Your accounting for your time spent per project achieved contains a trap that works against the writer. 100-200 hours may account for Time Spent In Front of a Typewriter for the project but signals that a writer's main economic niche contribution is typing.
I recently undertook to evaluate how long it took complete a small computer software project; completely after the fact with access to all inputs and outputs. Surprisingly I found three or four "right" answers depending on how one measured concepts like the value of experience. (Does an especially esoteric bug fix count as the two hours it took me this time, a mark that is incredibly low because I'd seen something much like it three years ago and had quick access to that solution?)
Of course you're right, black dog. It's easy to spend weeks or months researching some important story background, or scratching one's head as to how to get out of the box that one has written oneself into.
But "typing" had better not be what it amounts to; the typing rate implied by the numbers I give amount to less than 10 words a minute. And, as I noted, there are some writers who do, in fact, write at the same speed that they type, and type very fast.

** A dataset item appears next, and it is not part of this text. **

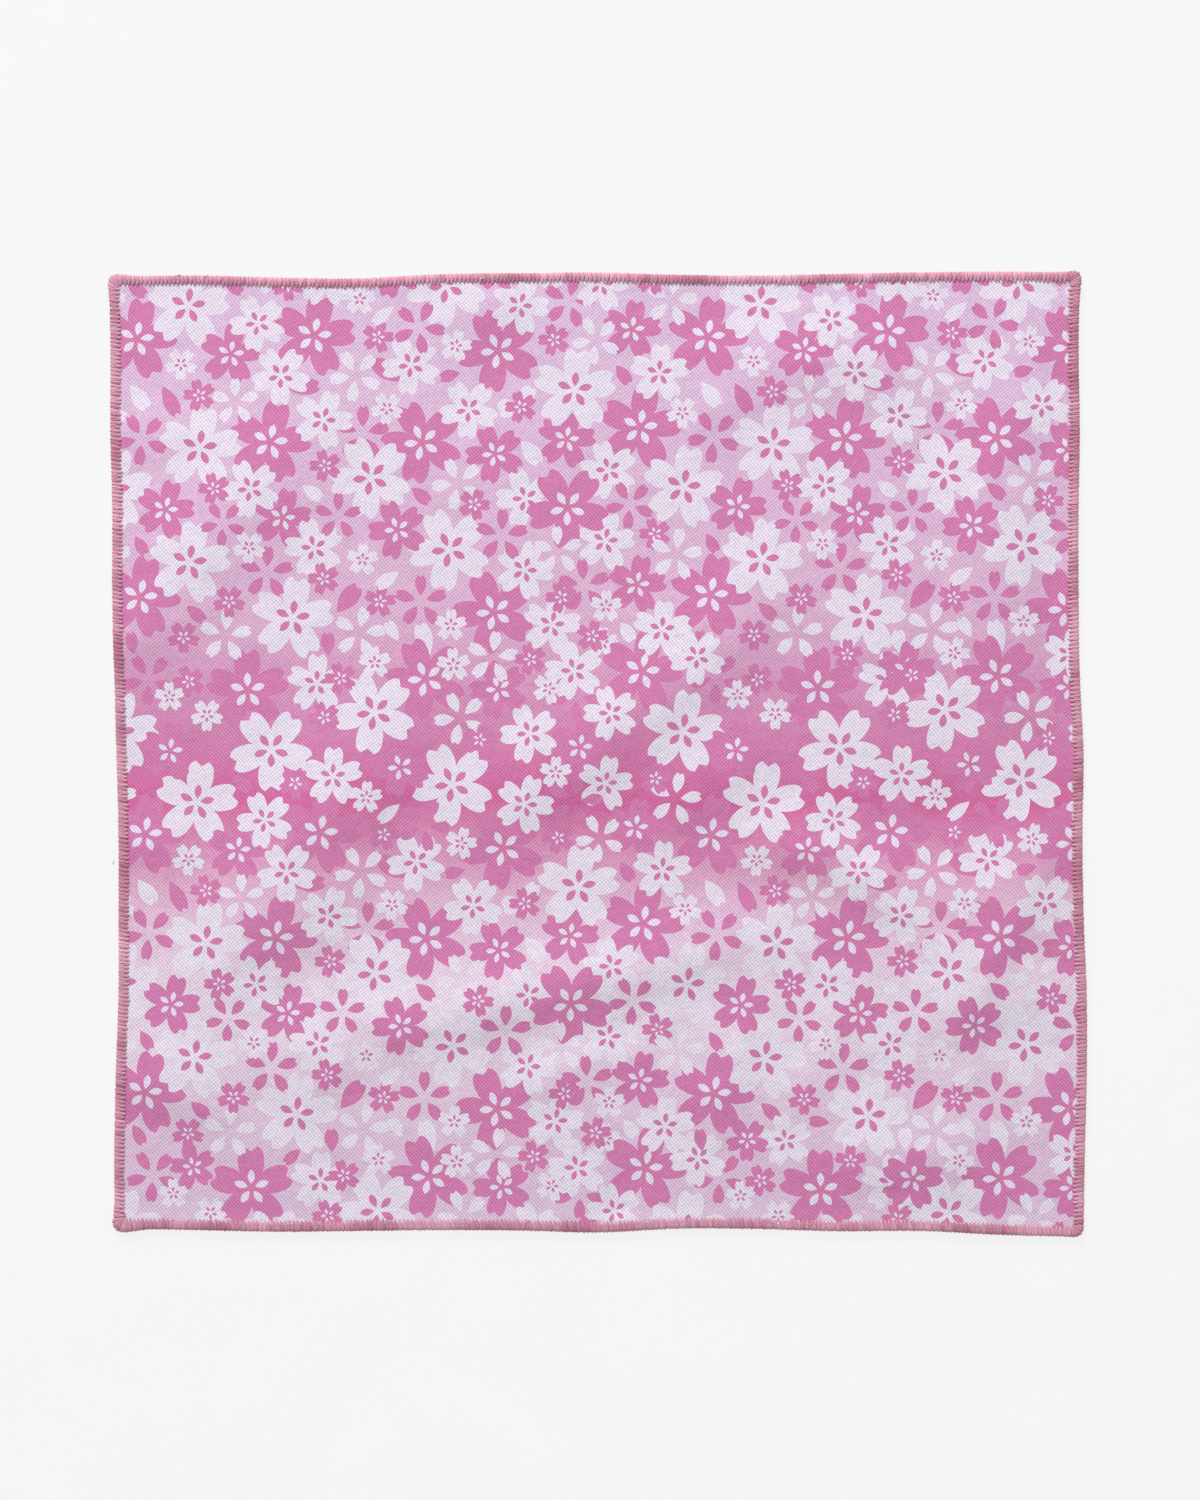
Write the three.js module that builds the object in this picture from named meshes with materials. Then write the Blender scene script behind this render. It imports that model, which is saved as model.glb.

Economics makes a distinction that is useful here, between "commodity" goods and everything else, with all the really dismal (from the producers' standpoint) effects falling on commodities. If what we write is a commodity, then the winners will be those who write 80-100 words per minute, most of whom will inevitably be hacks. It is the hope of every writer to rise above the commodity level, but few of us manage to do so.
As for your bug fix story, it brings to mind the math professor who scrawled a brief proof on the board and said to his student, "I believe that we can all agree that this is obvious." Then he looked again, scratched his head and disappeared out the door. Next class two days later, he appears, haggard unshaven, but announces triumphantly, "I was right! It is obvious!"